A centrifugal pump is deliberately simple in construction. Fewer parts mean easier servicing, lower risk of contamination, and reliable long-term operation in hygienic environments. The following components define the pump's performance.

Impeller

The impeller is the only moving part inside the pump head. In Alfa Laval centrifugal pumps, the impeller is of cast, semi-open design — meaning the vanes are open at the front for easy visual inspection and thorough cleaning. Impeller diameter and width vary by model and determine the pump's head and flow characteristics. Product-wetted impellers are manufactured from AISI 316L stainless steel (Werkstoff 1.4404).

Pump casing

The pump casing is a rigid stainless steel housing with male screwed connections. It collects the high-velocity fluid leaving the impeller and converts that velocity into pressure. The casing is designed for multi-position outlet with 360° flexibility, allowing installation in almost any orientation.

Back plate

The back plate is a pressed steel component that, together with the pump casing, forms the fluid chamber. It seals the rear of the impeller area and houses the mechanical seal arrangement.

Mechanical seal

The connection between the pump shaft and the pump casing is sealed by a mechanical seal. Seal face combinations include carbon vs. stainless steel, carbon vs. silicon carbide, and silicon carbide vs. silicon carbide — selected based on fluid viscosity, temperature, and chemical compatibility.

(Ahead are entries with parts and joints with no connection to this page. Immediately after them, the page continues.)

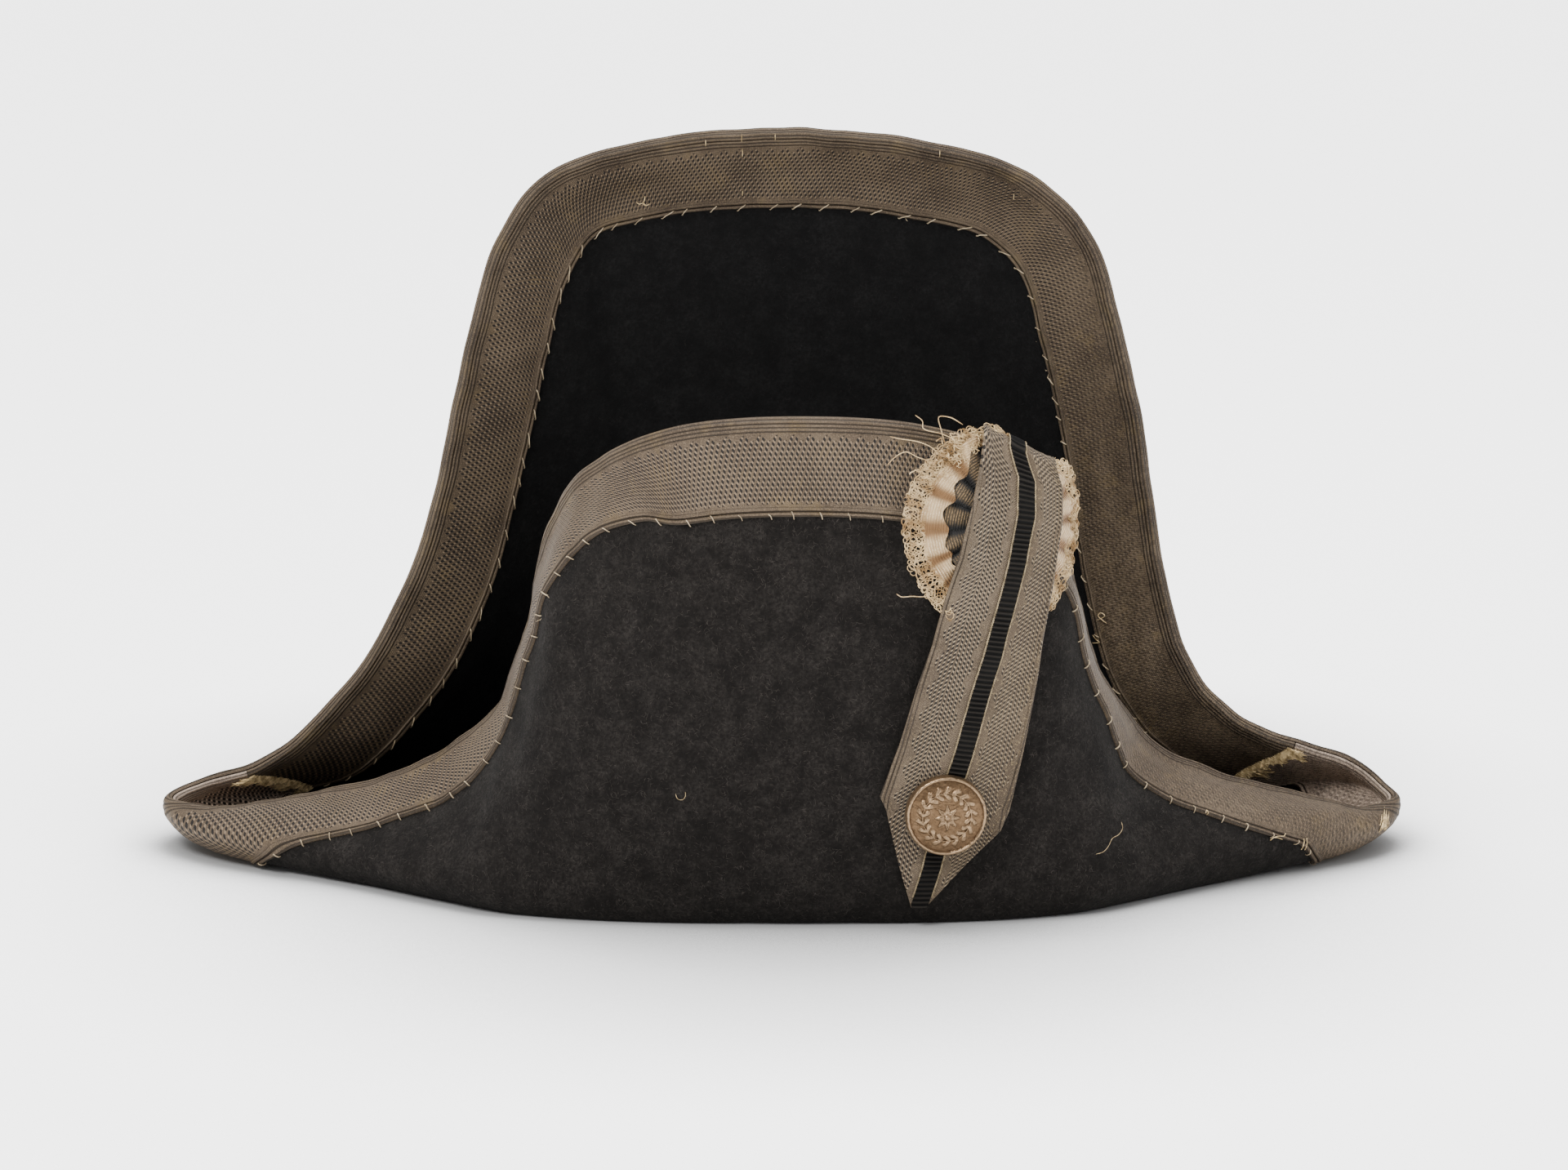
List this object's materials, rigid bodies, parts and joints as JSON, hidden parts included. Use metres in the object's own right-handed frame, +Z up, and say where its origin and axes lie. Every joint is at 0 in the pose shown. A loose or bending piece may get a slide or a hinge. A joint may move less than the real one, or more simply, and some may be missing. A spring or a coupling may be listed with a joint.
{
  "type": "bicorne hat",
  "caption": "Felt bicorne hat with the brim turned up front and back, metal lace edging, pleated cockade, pointed loop and domed button",
  "frame": {"origin": "middle of the bottom of the bounding box", "axes": "+X to the wearer's left along the hat's length, +Y to the back flap, +Z up"},
  "size_m": [0.4572, 0.2263, 0.2585],
  "materials": {
    "felt": "matt black felt with a short nap",
    "lace": "tarnished metal lace, dull sheen",
    "cockade_lace": "cream cotton lace, aged",
    "cockade_fan": "dark olive-brown pleated ribbon with gold threads",
    "ribbon": "black corded ribbon",
    "button": "worn gilt copper"
  },
  "bodies": {
    "root": {"felt_body": "felt", "lace_front_outer": "lace", "lace_front_inner": "lace", "lace_back_outer": "lace", "lace_back_inner": "lace", "cockade_lace": "cockade_lace", "cockade_fan": "cockade_fan", "loop_lace": "lace", "loop_ribbon": "ribbon", "button": "button"}
  },
  "joints": []
}
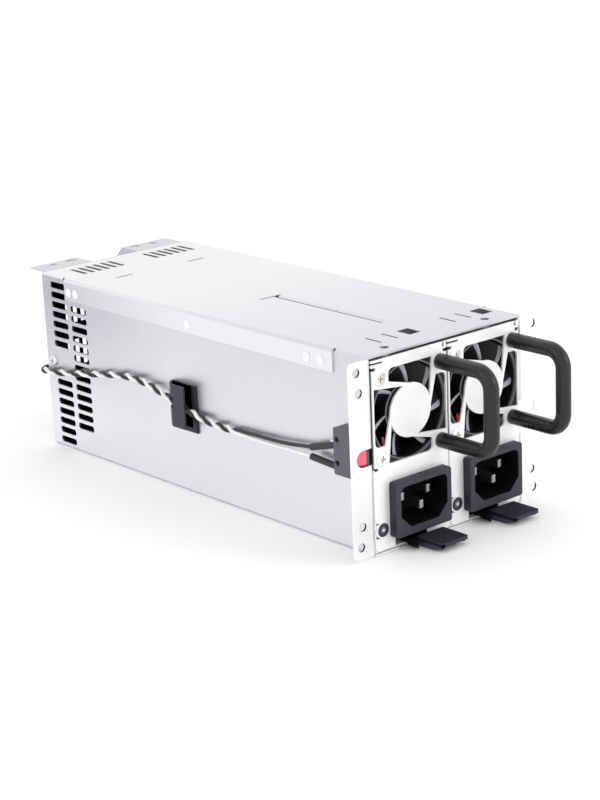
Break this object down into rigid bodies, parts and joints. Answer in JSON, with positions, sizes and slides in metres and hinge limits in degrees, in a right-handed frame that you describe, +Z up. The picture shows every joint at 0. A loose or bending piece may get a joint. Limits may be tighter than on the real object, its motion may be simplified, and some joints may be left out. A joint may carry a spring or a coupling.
{
  "type": "hot swap server power supply",
  "caption": "Sheet-steel cage holding slide-out power modules side by side, each with a front fan, tube handle, mains inlet, lamp and latch; reset switch on the left wall.",
  "frame": {"origin": "middle of the cage's bottom face, halfway between the cage's front and rear edges", "axes": "+Z up, +Y towards the rear, +X to the right seen from the front; the module faces look along -Y"},
  "size_m": [0.1034, 0.2583, 0.08],
  "materials": {
    "galvanised_steel": "satin galvanised sheet",
    "nickel_plated_steel": "bright plated sheet",
    "zinc_screw": "bright zinc",
    "yellow_zinc_screw": "pale yellow zinc",
    "black_plastic": "moulded, satin",
    "switch_black": "moulded, satin",
    "clip_black": "moulded, satin",
    "fan_black": "moulded, satin",
    "latch_black": "moulded, fine ribs",
    "handle_black": "gloss coated tube",
    "red_button": "gloss",
    "clear_lens": "clear",
    "tinned_metal": "tinned",
    "brass_terminal": "turned",
    "green_board": "solder mask",
    "white_connector": "moulded",
    "heat_shrink": "satin",
    "black_wire": "satin",
    "white_wire": "satin",
    "red_wire": "satin",
    "spring_steel": "polished strip",
    "heat_sink_aluminium": "extruded",
    "ferrite": "ground ferrite",
    "capacitor_sleeve": "shrink sleeve"
  },
  "bodies": {
    "cage": {"cage_shell": "galvanised_steel", "top_cover": "galvanised_steel", "cover_rivets": "galvanised_steel", "rear_panel": "galvanised_steel", "side_screws": "yellow_zinc_screw", "cable_outlet_bushing": "black_plastic", "backplane_bracket": "galvanised_steel", "backplane_board": "green_board", "backplane_sockets": "black_plastic", "backplane_screws": "zinc_screw", "output_terminals": "brass_terminal", "alarm_buzzer": "black_plastic", "reset_header": "white_connector", "reset_switch": "switch_black", "reset_switch_terminals": "tinned_metal", "heat_shrink_sleeves": "heat_shrink", "cable_clip": "clip_black", "reset_wire_pair": "black_wire", "black_lead": "black_wire", "white_lead": "white_wire"},
    "module_left": {"module_chassis_left": "nickel_plated_steel", "module_lid_left": "nickel_plated_steel", "lid_screws_left": "zinc_screw", "fan_frame_left": "fan_black", "fan_screws_left": "yellow_zinc_screw", "fan_lead_left": "red_wire", "handle_left": "handle_black", "inlet_housing_left": "black_plastic", "inlet_pins_left": "tinned_metal", "status_led_left": "clear_lens", "led_holder_left": "black_plastic", "latch_pin_left": "zinc_screw", "latch_spring_left": "spring_steel", "main_board_left": "green_board", "heat_sinks_left": "heat_sink_aluminium", "transformer_left": "ferrite", "bulk_capacitors_left": "capacitor_sleeve"},
    "latch_left": {"latch_lever_left": "latch_black"},
    "fan_rotor_left": {"fan_rotor_left": "fan_black"},
    "module_right": {"module_chassis_right": "nickel_plated_steel", "module_lid_right": "nickel_plated_steel", "lid_screws_right": "zinc_screw", "fan_frame_right": "fan_black", "fan_screws_right": "yellow_zinc_screw", "fan_lead_right": "red_wire", "handle_right": "handle_black", "inlet_housing_right": "black_plastic", "inlet_pins_right": "tinned_metal", "status_led_right": "clear_lens", "led_holder_right": "black_plastic", "latch_pin_right": "zinc_screw", "latch_spring_right": "spring_steel", "main_board_right": "green_board", "heat_sinks_right": "heat_sink_aluminium", "transformer_right": "ferrite", "bulk_capacitors_right": "capacitor_sleeve"},
    "latch_right": {"latch_lever_right": "latch_black"},
    "fan_rotor_right": {"fan_rotor_right": "fan_black"},
    "reset_button": {"reset_button": "red_button"}
  },
  "joints": [
    {"name": "module_left_slide", "type": "slide", "parent": "cage", "child": "module_left", "axis": [0, -1, 0], "range_m": [0, 0.21]},
    {"name": "latch_left_swing", "type": "hinge", "parent": "module_left", "child": "latch_left", "pos_m": [-0.0212, -0.0835, 0.0032], "axis": [0, 0, -1], "range_deg": [0, 9], "stiffness_Nm_per_rad": 0.06, "springref_deg": -4.58, "deforming": ["latch_spring_left"]},
    {"name": "fan_left_spin", "type": "hinge", "parent": "module_left", "child": "fan_rotor_left", "pos_m": [-0.0202, -0.0925, 0.0547], "axis": [0, 1, 0], "continuous": true},
    {"name": "module_right_slide", "type": "slide", "parent": "cage", "child": "module_right", "axis": [0, -1, 0], "range_m": [0, 0.21]},
    {"name": "latch_right_swing", "type": "hinge", "parent": "module_right", "child": "latch_right", "pos_m": [0.0192, -0.0835, 0.0032], "axis": [0, 0, -1], "range_deg": [0, 9], "stiffness_Nm_per_rad": 0.06, "springref_deg": -4.58, "deforming": ["latch_spring_right"]},
    {"name": "fan_right_spin", "type": "hinge", "parent": "module_right", "child": "fan_rotor_right", "pos_m": [0.0202, -0.0925, 0.0547], "axis": [0, 1, 0], "continuous": true},
    {"name": "reset_button_press", "type": "slide", "parent": "cage", "child": "reset_button", "axis": [0, 1, 0], "range_m": [0, 0.0012], "stiffness_N_per_m": 400, "springref_m": -0.0005}
  ]
}
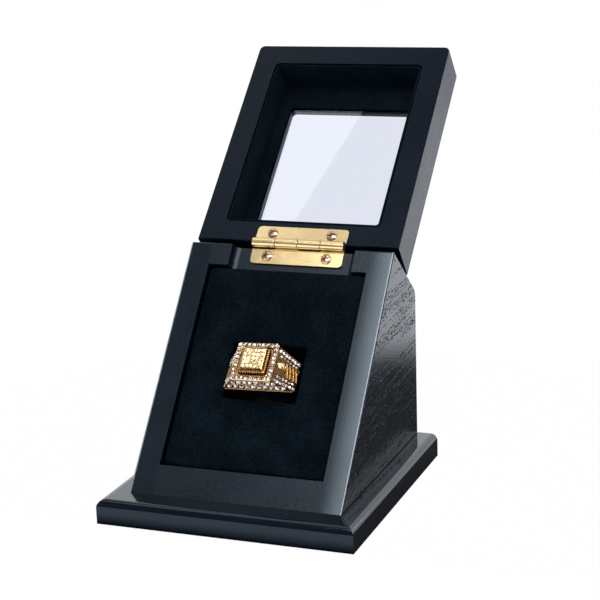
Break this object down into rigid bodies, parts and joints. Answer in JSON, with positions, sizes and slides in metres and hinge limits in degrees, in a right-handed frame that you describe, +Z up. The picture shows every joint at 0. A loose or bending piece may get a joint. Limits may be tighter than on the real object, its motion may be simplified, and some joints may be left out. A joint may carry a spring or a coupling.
{
  "type": "ring display case",
  "caption": "Slant-front black wooden display case for a finger ring, with a slotted velvet pad and a hinged, glass-windowed lid that folds back open; a jewelled ring sits in the slot.",
  "frame": {"origin": "centre of the base board's underside, which is the face that the case stands on", "axes": "+Z up, +Y towards the back, so that the sloping pad faces -Y, and +X to the right seen from the front, along the hinge pin; modelled with the lid open"},
  "size_m": [0.0896, 0.1508, 0.1416],
  "materials": {
    "black_wood": "satin black paint over open-pored wood",
    "raw_board": "bare fibreboard",
    "velvet": "blue-black velvet over foam",
    "liner": "black flocked card",
    "brass": "polished",
    "screw_brass": "pale brass plate",
    "steel": "zinc plated",
    "glass": "clear",
    "gold": "polished gold plate",
    "white_stone": "clear cut crystal",
    "yellow_stone": "pale yellow cut crystal"
  },
  "bodies": {
    "case": {"base_board": "black_wood", "base_screws": "steel", "left_side_panel": "black_wood", "right_side_panel": "black_wood", "front_bottom_rail": "black_wood", "hinge_rail": "black_wood", "top_panel": "black_wood", "back_panel": "black_wood", "pad_support_board": "raw_board", "velvet_pad": "velvet", "body_hinge_leaf": "brass", "body_leaf_screws": "screw_brass", "hinge_pin": "brass", "ring_band": "gold", "ring_head": "gold", "ring_crown": "gold", "ring_halo_stones": "white_stone", "ring_centre_stones": "yellow_stone", "ring_gallery_stones": "white_stone", "ring_shoulder_stones": "white_stone"},
    "lid": {"lid_left_stile": "black_wood", "lid_right_stile": "black_wood", "lid_hinge_rail": "black_wood", "lid_top_rail": "black_wood", "lid_liner_left": "liner", "lid_liner_right": "liner", "lid_liner_hinge": "liner", "lid_liner_top": "liner", "lid_liner_mat": "liner", "window_glass": "glass", "lid_window_panel": "black_wood", "lid_hinge_leaf": "brass", "lid_leaf_screws": "screw_brass"}
  },
  "joints": [
    {"name": "lid_hinge", "type": "hinge", "parent": "case", "child": "lid", "pos_m": [0.0018, 0.02491, 0.08091], "axis": [1, 0, 0], "range_deg": [0, 188]}
  ]
}
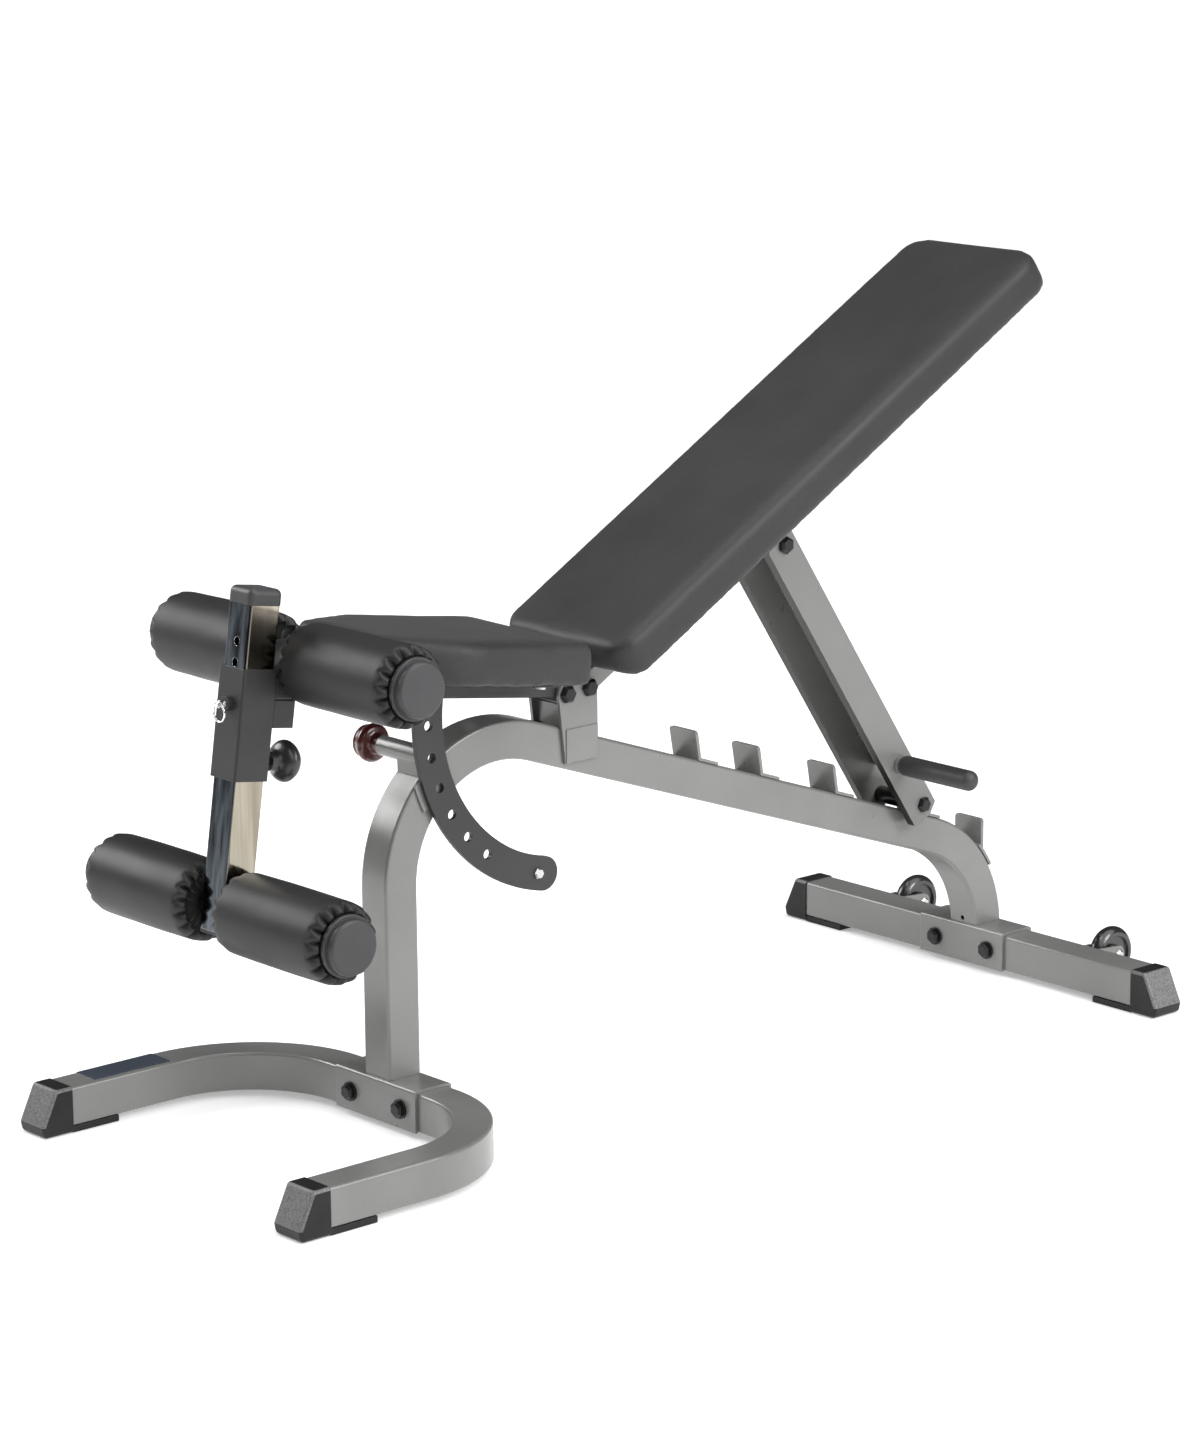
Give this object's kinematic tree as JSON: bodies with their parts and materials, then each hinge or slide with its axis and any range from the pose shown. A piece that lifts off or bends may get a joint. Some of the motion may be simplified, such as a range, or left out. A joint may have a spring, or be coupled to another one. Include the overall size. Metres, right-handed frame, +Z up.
{
  "type": "adjustable sit up bench",
  "caption": "Adjustable padded bench on a bent tube frame, with a leg hold-down of foam rollers, a seat lock arc and a catch strut behind the back pad.",
  "frame": {"origin": "on the floor, under the centre of the bounding box", "axes": "+X runs from the leg rollers to the transport wheels, +Z is up, and -Y is the side with the strut's handle and the arc plate"},
  "size_m": [1.537, 0.7266, 1.0204],
  "materials": {
    "frame_paint": "satin silver grey paint",
    "dark_plate": "satin charcoal paint",
    "chrome": "bright chrome plate",
    "black_bolt": "black oxide fasteners",
    "upholstery": "charcoal fine-grained vinyl",
    "roller_vinyl": "smooth black vinyl",
    "roller_disc": "satin black moulded plastic",
    "board": "plywood under a black backing cloth",
    "boot_rubber": "black rubber",
    "grip_rubber": "black rubber sleeve",
    "knob_plastic": "dark red-brown glossy plastic",
    "black_knob": "black plastic",
    "wheel_plastic": "black moulded wheel",
    "zinc": "zinc-plated steel",
    "label": "blank slate plate"
  },
  "bodies": {
    "base": {"main_tube": "frame_paint", "front_base_tube": "frame_paint", "rear_base_tube": "frame_paint", "saddles": "frame_paint", "saddle_washers": "black_bolt", "saddle_bolts": "black_bolt", "front_boots": "boot_rubber", "rear_boots": "boot_rubber", "label_plate": "label", "hinge_bracket": "frame_paint", "pivot_bolts": "black_bolt", "catches": "frame_paint", "last_catch": "frame_paint", "pin_barrel": "frame_paint", "pull_spring": "zinc", "guide_pad": "frame_paint", "wheel_forks": "frame_paint", "wheel_axles": "zinc"},
    "wheel_left": {"wheel_left": "wheel_plastic"},
    "wheel_right": {"wheel_right": "wheel_plastic"},
    "seat": {"seat_frame": "dark_plate", "seat_wings": "dark_plate", "seat_screws": "zinc", "seat_board": "board", "seat_pad": "upholstery", "leg_sleeve": "dark_plate", "sleeve_bracket": "dark_plate", "sleeve_bosses": "dark_plate", "upper_roller_bar": "chrome", "upper_end_discs": "roller_disc", "arc_plate": "dark_plate", "stop_bolt": "zinc"},
    "seat_pin": {"pull_pin": "chrome", "pull_knob": "knob_plastic"},
    "back": {"back_frame": "frame_paint", "back_wings": "frame_paint", "back_screws": "zinc", "back_board": "board", "back_pad": "upholstery", "strut_ears": "frame_paint", "strut_pivot_bolt": "black_bolt"},
    "strut": {"strut_plates": "frame_paint", "strut_web": "frame_paint", "foot_sleeve": "black_bolt", "foot_bolt": "black_bolt", "strut_handle": "frame_paint", "handle_grip": "grip_rubber"},
    "leg_post": {"leg_post": "chrome", "leg_post_caps": "roller_disc", "lower_roller_bar": "chrome", "lower_end_discs": "roller_disc"},
    "upper_roller_left": {"upper_roller_left": "roller_vinyl"},
    "upper_roller_right": {"upper_roller_right": "roller_vinyl"},
    "lower_roller_left": {"lower_roller_left": "roller_vinyl"},
    "lower_roller_right": {"lower_roller_right": "roller_vinyl"},
    "ring_pin": {"ring_pin": "chrome"},
    "pin_ring": {"pin_ring": "chrome"},
    "jam_knob": {"jam_knob": "black_knob"}
  },
  "joints": [
    {"name": "back_raise", "type": "hinge", "parent": "base", "child": "back", "pos_m": [-0.0886, 0, 0.5186], "axis": [0, -1, 0], "range_deg": [0, 40]},
    {"name": "strut_fold", "type": "hinge", "parent": "back", "child": "strut", "pos_m": [0.24019, 0, 0.66212], "axis": [0, -1, 0], "range_deg": [-52, 0]},
    {"name": "seat_tilt", "type": "hinge", "parent": "base", "child": "seat", "pos_m": [-0.1259, 0, 0.5153], "axis": [0, -1, 0], "range_deg": [-20.8, 10.4]},
    {"name": "seat_pin_pull", "type": "slide", "parent": "base", "child": "seat_pin", "axis": [0, 1, 0], "range_m": [0, 0.012], "stiffness_N_per_m": 1500, "springref_m": -0.006, "deforming": ["pull_spring"]},
    {"name": "leg_post_slide", "type": "slide", "parent": "seat", "child": "leg_post", "axis": [0.1478, 0, 0.989], "range_m": [-0.0762, 0.0762]},
    {"name": "ring_pin_pull", "type": "slide", "parent": "seat", "child": "ring_pin", "axis": [-0.989, 0, 0.1478], "range_m": [0, 0.008], "stiffness_N_per_m": 400, "springref_m": -0.004},
    {"name": "ring_swing", "type": "hinge", "parent": "ring_pin", "child": "pin_ring", "pos_m": [-0.65158, 0, 0.58021], "axis": [0, 1, 0], "range_deg": [0, 90]},
    {"name": "jam_knob_turn", "type": "hinge", "parent": "seat", "child": "jam_knob", "pos_m": [-0.57357, 0, 0.49667], "axis": [0.989, 0, -0.1478], "continuous": true},
    {"name": "upper_roller_left_spin", "type": "hinge", "parent": "seat", "child": "upper_roller_left", "pos_m": [-0.5385, -0.1315, 0.61903], "axis": [0, -1, 0], "continuous": true},
    {"name": "upper_roller_right_spin", "type": "hinge", "parent": "seat", "child": "upper_roller_right", "pos_m": [-0.5385, 0.1315, 0.61903], "axis": [0, -1, 0], "continuous": true},
    {"name": "lower_roller_left_spin", "type": "hinge", "parent": "leg_post", "child": "lower_roller_left", "pos_m": [-0.64856, -0.1315, 0.32709], "axis": [0, -1, 0], "continuous": true},
    {"name": "lower_roller_right_spin", "type": "hinge", "parent": "leg_post", "child": "lower_roller_right", "pos_m": [-0.64856, 0.1315, 0.32709], "axis": [0, -1, 0], "continuous": true},
    {"name": "wheel_left_spin", "type": "hinge", "parent": "base", "child": "wheel_left", "pos_m": [0.7305, -0.19, 0.0386], "axis": [0, -1, 0], "continuous": true},
    {"name": "wheel_right_spin", "type": "hinge", "parent": "base", "child": "wheel_right", "pos_m": [0.7305, 0.19, 0.0386], "axis": [0, -1, 0], "continuous": true}
  ],
  "couplings": [
    {"joint": "strut_fold", "follows": "back_raise", "ratio": -1.3}
  ]
}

Seal types range from single and single flushed to double flushed configurations for hazardous or high-viscosity media.

Pump shaft and adaptor

Most centrifugal pumps use a stub shaft fixed to the motor shaft via a compression coupling — eliminating keyways and reducing vibration. The adaptor connects the motor to the back plate and can be attached to any standard IEC or NEMA frame electric motor.

Shroud and legs

An insulated shroud reduces noise and protects the motor. Adjustable legs allow precise levelling during installation and help ensure the pump meets hygienic clearance requirements.